IBEW Local 1245 — PG&E’s largest union with 12,000 PG&E employees — has opposed talk of municipalization, creating a website to make its case against a purchase it says would cost closer to $6 billion. “Should city government focus on fighting homelessness, reducing traffic gridlock and building more affordable housing — or should politicians spend $6 billion buying PG&E and running our local utility?” it asks.
Tom Dalzell, business manager for the local, told The Wall Street Journal the city’s offer “is off by a factor of four. They don’t have the workforce either — the underground workers, the engineers to run the system.”
The unions also may have an ally in Gov. Gavin Newsom, the former San Francisco mayor and supervisor, who helped defeat two initiatives to create a city-owned utility.
PG&E: Will Revisit Bond Plan
Steven Maviglio, a spokesman for major PG&E shareholders that backed the plan, said they would revisit it next year.
“The timing was simply not right to pass this legislation with just days left in the session,” Maviglio said in an emailed statement. “During the interim, we will continue to work to resolve the bankruptcy case and help PG&E fulfill its commitments. We will return in January with a renewed effort to getting this beneficial legislation the full and fair consideration it deserves.”
PG&E issued a statement Friday saying, “We firmly believe that Wildfire Victim Recovery Bonds are a critical element to the state’s path forward when it comes to addressing wildfire risk.”
The company filed for bankruptcy in January after two years of devastating wildfires that are likely to cost the utility billions of dollars in damages. The fires included the November 2018 Camp Fire, the deadliest and most destructive in state history.

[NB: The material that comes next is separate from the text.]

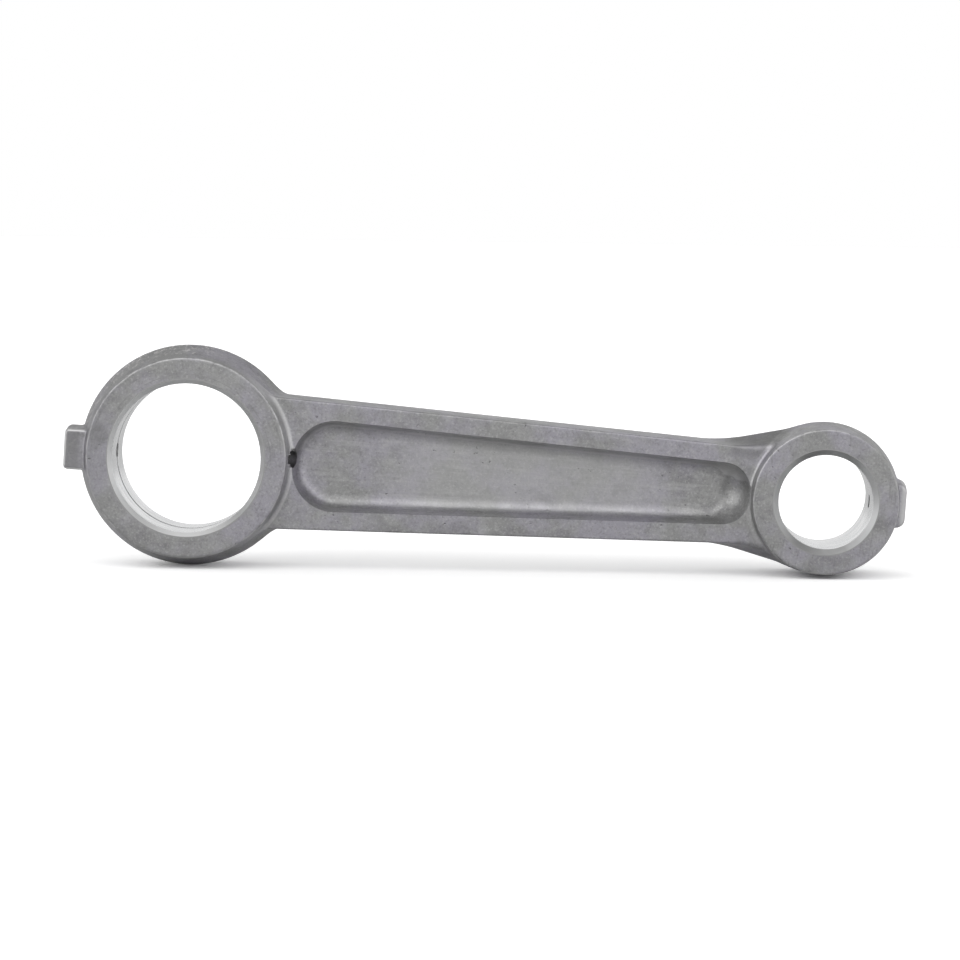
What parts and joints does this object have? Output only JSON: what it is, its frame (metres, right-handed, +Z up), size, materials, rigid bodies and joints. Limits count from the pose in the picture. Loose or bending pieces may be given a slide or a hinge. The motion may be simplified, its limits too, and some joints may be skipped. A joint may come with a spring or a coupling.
{
  "type": "connecting rod",
  "caption": "One-piece cast aluminium connecting rod with a closed big end, a recessed I-section shank, a small end and pressed bearing bushes.",
  "frame": {"origin": "centre of the big-end bore, half way along it", "axes": "+X along the rod from the big end to the small end, +Y along both bores, +Z up with the rod standing on edge"},
  "size_m": [0.1994, 0.022, 0.0524],
  "materials": {
    "casting": "as-cast die-cast aluminium, satin grey",
    "bush": "finely bored bearing alloy, bright"
  },
  "bodies": {
    "root": {"rod_body": "casting", "big_end_bush_front": "bush", "big_end_bush_rear": "bush", "small_end_bush": "bush"}
  },
  "joints": []
}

In recent weeks, PG&E and the hedge funds that control much of its stock have been lobbying lawmakers to draft and pass a measure that would have established a wildfire recovery bond program for the state’s investor-owned utilities. The proposal would have let the state borrow money, tax-free and at low interest rates, on behalf of the IOUs. (See PG&E Seeks $20B Wildfire Bonds Issuance.)
The vehicle for the bond measure was Assembly Bill 235, a wildfire-related measure that stalled in committee earlier this year. It was heavily amended Friday to include the bond provisions, just as PG&E said it would no longer pursue the effort.
The measure was meant to bolster PG&E’s position in bankruptcy and to head off an effort by its unsecured bondholders to take greater control of the company at a substantial discount. Those bondholders had put forward their own reorganization plan that included a $30 billion investment in the company in exchange for guaranteed payment of their notes, which could otherwise be dismissed in bankruptcy, and a big stake in PG&E. (See PG&E’s Bondholders Push $30 Billion Investment Plan.) They waged a lobbying and advertising battle against the PG&E bond proposal in recent weeks, launching a website titled “Stop the PG&E Bailout.”
In August, Judge Dennis Montali, who is overseeing PG&E’s Chapter 11 case, gave PG&E time to file its own reorganization plan without competing proposals, including the bondholders’ plan, but he could still consider alternatives going forward. (See Only PG&E Can File Bankruptcy Plan, Judge Says.)
PG&E has promised to file its own Chapter 11 reorganization plan by Monday, though the court had given it until later this month to do so. An outline of the plan released by PG&E earlier this summer said the utility will pay its debts and compensate fire victims by raising money through stock offerings.
In documents filed with the U.S. Securities and Exchange Commission, two major shareholders, Abrams Capital Management and Knighthead Capital Management, pledged to backstop PG&E’s plan with $15 billion in equity financing. Those firms also backed the legislative bond proposal.